● **Task to complete**
The listing must be reproduced in full, exactly as it stands.

● **Material**
__________

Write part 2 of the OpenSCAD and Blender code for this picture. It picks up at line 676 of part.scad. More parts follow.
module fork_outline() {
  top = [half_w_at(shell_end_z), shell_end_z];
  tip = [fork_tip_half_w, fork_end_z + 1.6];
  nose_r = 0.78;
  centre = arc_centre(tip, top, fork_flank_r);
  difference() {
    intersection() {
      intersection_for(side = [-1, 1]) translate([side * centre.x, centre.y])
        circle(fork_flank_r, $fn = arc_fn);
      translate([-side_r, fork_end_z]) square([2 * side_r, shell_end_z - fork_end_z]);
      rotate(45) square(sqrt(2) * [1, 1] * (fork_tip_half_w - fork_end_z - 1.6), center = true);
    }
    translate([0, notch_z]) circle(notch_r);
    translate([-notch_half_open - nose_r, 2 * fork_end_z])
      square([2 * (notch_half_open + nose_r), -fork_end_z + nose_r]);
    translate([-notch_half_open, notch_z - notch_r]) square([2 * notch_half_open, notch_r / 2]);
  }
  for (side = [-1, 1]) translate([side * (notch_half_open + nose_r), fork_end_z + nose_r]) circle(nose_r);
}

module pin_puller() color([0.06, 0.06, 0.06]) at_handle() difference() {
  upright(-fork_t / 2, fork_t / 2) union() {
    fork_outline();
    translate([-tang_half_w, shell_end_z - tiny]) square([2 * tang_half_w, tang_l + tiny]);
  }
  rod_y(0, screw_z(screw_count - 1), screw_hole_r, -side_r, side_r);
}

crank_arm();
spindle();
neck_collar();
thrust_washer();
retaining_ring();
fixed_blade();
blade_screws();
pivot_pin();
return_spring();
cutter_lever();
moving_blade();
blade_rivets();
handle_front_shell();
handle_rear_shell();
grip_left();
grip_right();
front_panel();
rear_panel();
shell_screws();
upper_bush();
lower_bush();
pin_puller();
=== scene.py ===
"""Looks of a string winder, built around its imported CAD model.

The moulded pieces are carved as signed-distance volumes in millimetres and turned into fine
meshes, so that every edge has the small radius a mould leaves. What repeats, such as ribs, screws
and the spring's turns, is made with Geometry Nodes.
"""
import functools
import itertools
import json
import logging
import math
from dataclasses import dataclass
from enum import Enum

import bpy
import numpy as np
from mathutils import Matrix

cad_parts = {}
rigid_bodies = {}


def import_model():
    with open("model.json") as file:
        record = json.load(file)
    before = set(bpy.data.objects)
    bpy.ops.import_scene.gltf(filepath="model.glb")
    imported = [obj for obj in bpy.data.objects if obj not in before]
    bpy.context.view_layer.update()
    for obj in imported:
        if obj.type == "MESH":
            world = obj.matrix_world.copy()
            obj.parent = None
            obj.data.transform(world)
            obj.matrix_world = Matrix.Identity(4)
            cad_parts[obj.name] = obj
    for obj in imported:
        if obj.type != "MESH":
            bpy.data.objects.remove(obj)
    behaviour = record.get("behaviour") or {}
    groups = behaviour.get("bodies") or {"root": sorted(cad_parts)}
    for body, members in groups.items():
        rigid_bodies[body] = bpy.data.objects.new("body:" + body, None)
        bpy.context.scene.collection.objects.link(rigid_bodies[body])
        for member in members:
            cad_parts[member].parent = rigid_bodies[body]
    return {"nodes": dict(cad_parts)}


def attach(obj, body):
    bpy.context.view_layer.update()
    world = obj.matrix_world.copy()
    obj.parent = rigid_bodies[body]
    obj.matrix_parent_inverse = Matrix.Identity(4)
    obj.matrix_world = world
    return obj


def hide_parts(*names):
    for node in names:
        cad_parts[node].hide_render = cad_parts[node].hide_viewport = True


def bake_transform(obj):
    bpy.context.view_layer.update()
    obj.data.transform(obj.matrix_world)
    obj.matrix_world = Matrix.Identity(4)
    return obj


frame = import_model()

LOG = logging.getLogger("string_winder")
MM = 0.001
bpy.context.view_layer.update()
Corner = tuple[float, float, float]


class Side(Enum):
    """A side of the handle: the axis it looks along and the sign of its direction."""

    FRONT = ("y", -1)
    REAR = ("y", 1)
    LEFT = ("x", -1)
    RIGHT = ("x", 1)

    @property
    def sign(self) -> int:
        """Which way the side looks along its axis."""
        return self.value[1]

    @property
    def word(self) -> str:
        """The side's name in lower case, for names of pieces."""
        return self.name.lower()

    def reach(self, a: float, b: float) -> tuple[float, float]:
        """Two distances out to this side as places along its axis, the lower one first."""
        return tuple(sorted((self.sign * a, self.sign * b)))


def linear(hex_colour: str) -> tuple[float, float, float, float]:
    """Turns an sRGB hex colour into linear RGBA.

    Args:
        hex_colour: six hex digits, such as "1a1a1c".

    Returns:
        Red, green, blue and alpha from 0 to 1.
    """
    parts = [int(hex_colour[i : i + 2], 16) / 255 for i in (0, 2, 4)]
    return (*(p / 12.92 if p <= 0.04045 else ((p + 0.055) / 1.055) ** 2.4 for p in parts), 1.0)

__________

● **Written solution**
Write part 2 of the OpenSCAD and Blender code for this picture. It picks up at line 676 of part.scad. More parts follow.
module fork_outline() {
  top = [half_w_at(shell_end_z), shell_end_z];
  tip = [fork_tip_half_w, fork_end_z + 1.6];
  nose_r = 0.78;
  centre = arc_centre(tip, top, fork_flank_r);
  difference() {
    intersection() {
      intersection_for(side = [-1, 1]) translate([side * centre.x, centre.y])
        circle(fork_flank_r, $fn = arc_fn);
      translate([-side_r, fork_end_z]) square([2 * side_r, shell_end_z - fork_end_z]);
      rotate(45) square(sqrt(2) * [1, 1] * (fork_tip_half_w - fork_end_z - 1.6), center = true);
    }
    translate([0, notch_z]) circle(notch_r);
    translate([-notch_half_open - nose_r, 2 * fork_end_z])
      square([2 * (notch_half_open + nose_r), -fork_end_z + nose_r]);
    translate([-notch_half_open, notch_z - notch_r]) square([2 * notch_half_open, notch_r / 2]);
  }
  for (side = [-1, 1]) translate([side * (notch_half_open + nose_r), fork_end_z + nose_r]) circle(nose_r);
}

module pin_puller() color([0.06, 0.06, 0.06]) at_handle() difference() {
  upright(-fork_t / 2, fork_t / 2) union() {
    fork_outline();
    translate([-tang_half_w, shell_end_z - tiny]) square([2 * tang_half_w, tang_l + tiny]);
  }
  rod_y(0, screw_z(screw_count - 1), screw_hole_r, -side_r, side_r);
}

crank_arm();
spindle();
neck_collar();
thrust_washer();
retaining_ring();
fixed_blade();
blade_screws();
pivot_pin();
return_spring();
cutter_lever();
moving_blade();
blade_rivets();
handle_front_shell();
handle_rear_shell();
grip_left();
grip_right();
front_panel();
rear_panel();
shell_screws();
upper_bush();
lower_bush();
pin_puller();
=== scene.py ===
"""Looks of a string winder, built around its imported CAD model.

The moulded pieces are carved as signed-distance volumes in millimetres and turned into fine
meshes, so that every edge has the small radius a mould leaves. What repeats, such as ribs, screws
and the spring's turns, is made with Geometry Nodes.
"""
import functools
import itertools
import json
import logging
import math
from dataclasses import dataclass
from enum import Enum

import bpy
import numpy as np
from mathutils import Matrix

cad_parts = {}
rigid_bodies = {}


def import_model():
    with open("model.json") as file:
        record = json.load(file)
    before = set(bpy.data.objects)
    bpy.ops.import_scene.gltf(filepath="model.glb")
    imported = [obj for obj in bpy.data.objects if obj not in before]
    bpy.context.view_layer.update()
    for obj in imported:
        if obj.type == "MESH":
            world = obj.matrix_world.copy()
            obj.parent = None
            obj.data.transform(world)
            obj.matrix_world = Matrix.Identity(4)
            cad_parts[obj.name] = obj
    for obj in imported:
        if obj.type != "MESH":
            bpy.data.objects.remove(obj)
    behaviour = record.get("behaviour") or {}
    groups = behaviour.get("bodies") or {"root": sorted(cad_parts)}
    for body, members in groups.items():
        rigid_bodies[body] = bpy.data.objects.new("body:" + body, None)
        bpy.context.scene.collection.objects.link(rigid_bodies[body])
        for member in members:
            cad_parts[member].parent = rigid_bodies[body]
    return {"nodes": dict(cad_parts)}


def attach(obj, body):
    bpy.context.view_layer.update()
    world = obj.matrix_world.copy()
    obj.parent = rigid_bodies[body]
    obj.matrix_parent_inverse = Matrix.Identity(4)
    obj.matrix_world = world
    return obj


def hide_parts(*names):
    for node in names:
        cad_parts[node].hide_render = cad_parts[node].hide_viewport = True


def bake_transform(obj):
    bpy.context.view_layer.update()
    obj.data.transform(obj.matrix_world)
    obj.matrix_world = Matrix.Identity(4)
    return obj


frame = import_model()

LOG = logging.getLogger("string_winder")
MM = 0.001
bpy.context.view_layer.update()
Corner = tuple[float, float, float]


class Side(Enum):
    """A side of the handle: the axis it looks along and the sign of its direction."""

    FRONT = ("y", -1)
    REAR = ("y", 1)
    LEFT = ("x", -1)
    RIGHT = ("x", 1)

    @property
    def sign(self) -> int:
        """Which way the side looks along its axis."""
        return self.value[1]

    @property
    def word(self) -> str:
        """The side's name in lower case, for names of pieces."""
        return self.name.lower()

    def reach(self, a: float, b: float) -> tuple[float, float]:
        """Two distances out to this side as places along its axis, the lower one first."""
        return tuple(sorted((self.sign * a, self.sign * b)))


def linear(hex_colour: str) -> tuple[float, float, float, float]:
    """Turns an sRGB hex colour into linear RGBA.

    Args:
        hex_colour: six hex digits, such as "1a1a1c".

    Returns:
        Red, green, blue and alpha from 0 to 1.
    """
    parts = [int(hex_colour[i : i + 2], 16) / 255 for i in (0, 2, 4)]
    return (*(p / 12.92 if p <= 0.04045 else ((p + 0.055) / 1.055) ** 2.4 for p in parts), 1.0)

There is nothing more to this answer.